Re: Re: Re: Porting BTRFS to user space

[Date Prev][Date Next][Thread Prev][Thread Next][Date Index][Thread Index]

 



On Wed, Apr 08, 2015 at 11:56:20PM +0000, 인정식 wrote:
> My goal is to make a "native" DFS, with native as contrast to overlay.
> It's about performance and features.
> 
> 1. With overlay DFS, overlying system and underlying system do pretty much overlaping tasks:
>         maintain/lookup meta-data, keep data/meta-data consistency, and etc.
>     They are both implementational duplication and performance overhead.

   Accepted, but the differences in what the underlay and overlay have
to do are huge.

> 2. If I overlay some FS over BTRFS, many of the BTRFS features would be hidden: especially COW and snapshot.
>    It means I have to implement them independently if I need them.
>    On the other hand, by embedding distribution layer into BTRFS, all the BTRFS features could be inherited with minimal cost.

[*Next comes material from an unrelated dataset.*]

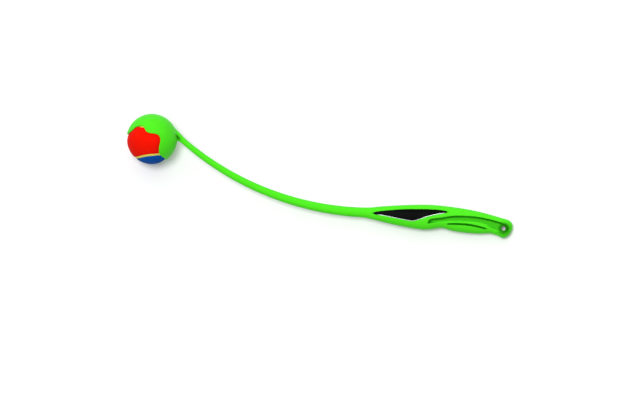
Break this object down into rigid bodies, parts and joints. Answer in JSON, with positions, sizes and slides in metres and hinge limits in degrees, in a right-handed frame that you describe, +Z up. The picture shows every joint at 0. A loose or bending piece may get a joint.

   I don't believe this at all.

   There's no reason that the overlay FS can't use all the fundamental
features of the underlying non-cluster FS. You could very easily
implement snapshots in the DFS using snapshots in the underlying
btrfs... *provided* that you can work out the semantics of snapshots
in the DFS in the first place.

> If any of the existing DFS were fine for me, I would have been using it.
> 
> Of course I have to deal with all the issues coming from the distribution.

   Here, you dismiss with a single sentence the fundamental
difficulties of a distributed filesystem. This is not, I feel,
something that can be hand-waved, or dealt with in an ad-hoc
manner. This is the core of the problem. If you haven't got a really
good handle on the distributed part of it, it doesn't matter in the
slightest what the rest of the system is doing.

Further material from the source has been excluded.